--- begin Supplied data ---

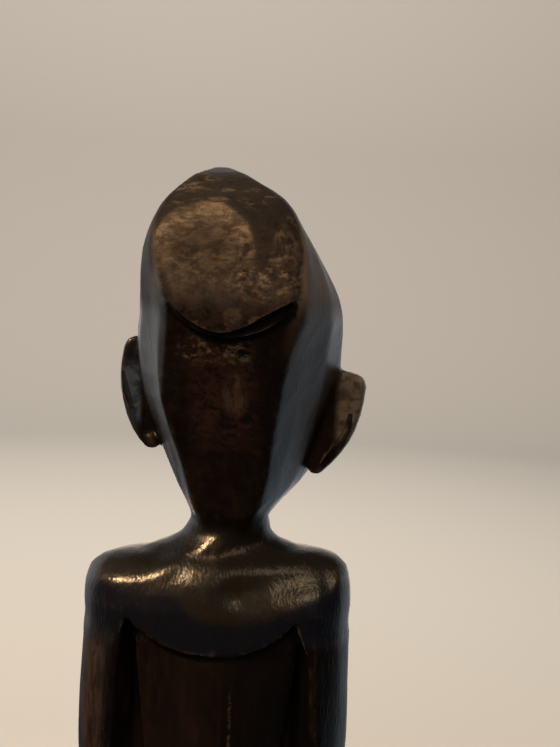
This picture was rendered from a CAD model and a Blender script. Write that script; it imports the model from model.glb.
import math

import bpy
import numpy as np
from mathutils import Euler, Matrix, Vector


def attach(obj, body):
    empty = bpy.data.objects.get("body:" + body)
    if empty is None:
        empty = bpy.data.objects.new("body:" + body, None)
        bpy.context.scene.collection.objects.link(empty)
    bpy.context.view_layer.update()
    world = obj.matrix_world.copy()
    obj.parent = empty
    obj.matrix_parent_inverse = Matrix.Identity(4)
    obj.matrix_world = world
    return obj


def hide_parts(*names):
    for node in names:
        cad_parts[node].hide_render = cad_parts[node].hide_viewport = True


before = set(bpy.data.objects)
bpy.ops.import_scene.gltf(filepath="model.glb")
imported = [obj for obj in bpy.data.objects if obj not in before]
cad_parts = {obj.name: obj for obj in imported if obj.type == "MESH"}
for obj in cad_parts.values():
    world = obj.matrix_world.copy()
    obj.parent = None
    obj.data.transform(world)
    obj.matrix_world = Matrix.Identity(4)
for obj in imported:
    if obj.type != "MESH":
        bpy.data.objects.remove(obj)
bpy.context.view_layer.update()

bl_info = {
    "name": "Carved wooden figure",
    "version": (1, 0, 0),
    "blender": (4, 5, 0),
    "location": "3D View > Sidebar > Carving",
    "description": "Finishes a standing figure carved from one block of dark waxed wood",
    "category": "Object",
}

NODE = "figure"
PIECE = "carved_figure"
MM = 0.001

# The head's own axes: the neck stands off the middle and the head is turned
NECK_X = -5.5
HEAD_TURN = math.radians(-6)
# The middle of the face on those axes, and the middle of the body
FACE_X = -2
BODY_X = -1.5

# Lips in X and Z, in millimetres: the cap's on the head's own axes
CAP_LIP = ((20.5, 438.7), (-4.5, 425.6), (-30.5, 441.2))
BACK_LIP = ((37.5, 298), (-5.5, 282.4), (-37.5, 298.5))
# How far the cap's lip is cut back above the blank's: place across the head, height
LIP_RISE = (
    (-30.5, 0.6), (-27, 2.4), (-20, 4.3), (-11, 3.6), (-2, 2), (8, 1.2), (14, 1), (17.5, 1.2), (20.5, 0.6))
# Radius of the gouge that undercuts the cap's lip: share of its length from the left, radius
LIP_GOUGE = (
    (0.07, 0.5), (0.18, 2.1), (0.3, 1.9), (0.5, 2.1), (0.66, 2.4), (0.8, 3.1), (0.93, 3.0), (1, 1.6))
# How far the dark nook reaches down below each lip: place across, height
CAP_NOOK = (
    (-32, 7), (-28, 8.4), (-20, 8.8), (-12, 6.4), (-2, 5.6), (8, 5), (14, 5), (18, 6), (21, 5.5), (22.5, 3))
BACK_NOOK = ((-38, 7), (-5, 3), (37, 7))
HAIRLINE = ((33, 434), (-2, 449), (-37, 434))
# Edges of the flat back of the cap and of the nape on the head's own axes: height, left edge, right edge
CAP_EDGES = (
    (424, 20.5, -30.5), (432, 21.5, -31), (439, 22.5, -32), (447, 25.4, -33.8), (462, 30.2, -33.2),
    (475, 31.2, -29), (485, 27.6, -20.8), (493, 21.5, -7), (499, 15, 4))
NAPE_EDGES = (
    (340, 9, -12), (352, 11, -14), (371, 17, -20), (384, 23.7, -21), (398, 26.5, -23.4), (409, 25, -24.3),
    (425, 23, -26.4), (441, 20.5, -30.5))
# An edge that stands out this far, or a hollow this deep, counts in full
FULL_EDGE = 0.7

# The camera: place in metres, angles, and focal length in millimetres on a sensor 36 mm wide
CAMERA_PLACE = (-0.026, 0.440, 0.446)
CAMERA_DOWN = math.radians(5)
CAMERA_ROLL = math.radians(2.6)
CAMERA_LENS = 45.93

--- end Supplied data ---

What is expected
Reproduce the listing above word for word.

Response to the exercise
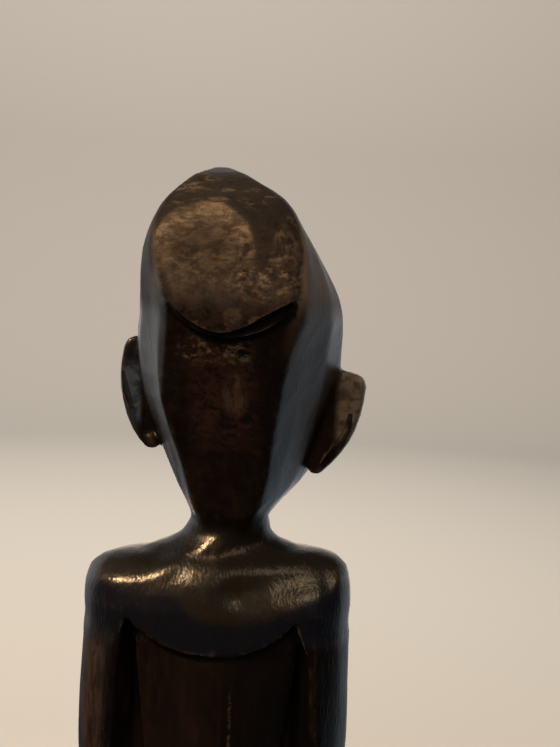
This picture was rendered from a CAD model and a Blender script. Write that script; it imports the model from model.glb.
import math

import bpy
import numpy as np
from mathutils import Euler, Matrix, Vector


def attach(obj, body):
    empty = bpy.data.objects.get("body:" + body)
    if empty is None:
        empty = bpy.data.objects.new("body:" + body, None)
        bpy.context.scene.collection.objects.link(empty)
    bpy.context.view_layer.update()
    world = obj.matrix_world.copy()
    obj.parent = empty
    obj.matrix_parent_inverse = Matrix.Identity(4)
    obj.matrix_world = world
    return obj


def hide_parts(*names):
    for node in names:
        cad_parts[node].hide_render = cad_parts[node].hide_viewport = True


before = set(bpy.data.objects)
bpy.ops.import_scene.gltf(filepath="model.glb")
imported = [obj for obj in bpy.data.objects if obj not in before]
cad_parts = {obj.name: obj for obj in imported if obj.type == "MESH"}
for obj in cad_parts.values():
    world = obj.matrix_world.copy()
    obj.parent = None
    obj.data.transform(world)
    obj.matrix_world = Matrix.Identity(4)
for obj in imported:
    if obj.type != "MESH":
        bpy.data.objects.remove(obj)
bpy.context.view_layer.update()

bl_info = {
    "name": "Carved wooden figure",
    "version": (1, 0, 0),
    "blender": (4, 5, 0),
    "location": "3D View > Sidebar > Carving",
    "description": "Finishes a standing figure carved from one block of dark waxed wood",
    "category": "Object",
}

NODE = "figure"
PIECE = "carved_figure"
MM = 0.001

# The head's own axes: the neck stands off the middle and the head is turned
NECK_X = -5.5
HEAD_TURN = math.radians(-6)
# The middle of the face on those axes, and the middle of the body
FACE_X = -2
BODY_X = -1.5

# Lips in X and Z, in millimetres: the cap's on the head's own axes
CAP_LIP = ((20.5, 438.7), (-4.5, 425.6), (-30.5, 441.2))
BACK_LIP = ((37.5, 298), (-5.5, 282.4), (-37.5, 298.5))
# How far the cap's lip is cut back above the blank's: place across the head, height
LIP_RISE = (
    (-30.5, 0.6), (-27, 2.4), (-20, 4.3), (-11, 3.6), (-2, 2), (8, 1.2), (14, 1), (17.5, 1.2), (20.5, 0.6))
# Radius of the gouge that undercuts the cap's lip: share of its length from the left, radius
LIP_GOUGE = (
    (0.07, 0.5), (0.18, 2.1), (0.3, 1.9), (0.5, 2.1), (0.66, 2.4), (0.8, 3.1), (0.93, 3.0), (1, 1.6))
# How far the dark nook reaches down below each lip: place across, height
CAP_NOOK = (
    (-32, 7), (-28, 8.4), (-20, 8.8), (-12, 6.4), (-2, 5.6), (8, 5), (14, 5), (18, 6), (21, 5.5), (22.5, 3))
BACK_NOOK = ((-38, 7), (-5, 3), (37, 7))
HAIRLINE = ((33, 434), (-2, 449), (-37, 434))
# Edges of the flat back of the cap and of the nape on the head's own axes: height, left edge, right edge
CAP_EDGES = (
    (424, 20.5, -30.5), (432, 21.5, -31), (439, 22.5, -32), (447, 25.4, -33.8), (462, 30.2, -33.2),
    (475, 31.2, -29), (485, 27.6, -20.8), (493, 21.5, -7), (499, 15, 4))
NAPE_EDGES = (
    (340, 9, -12), (352, 11, -14), (371, 17, -20), (384, 23.7, -21), (398, 26.5, -23.4), (409, 25, -24.3),
    (425, 23, -26.4), (441, 20.5, -30.5))
# An edge that stands out this far, or a hollow this deep, counts in full
FULL_EDGE = 0.7

# The camera: place in metres, angles, and focal length in millimetres on a sensor 36 mm wide
CAMERA_PLACE = (-0.026, 0.440, 0.446)
CAMERA_DOWN = math.radians(5)
CAMERA_ROLL = math.radians(2.6)
CAMERA_LENS = 45.93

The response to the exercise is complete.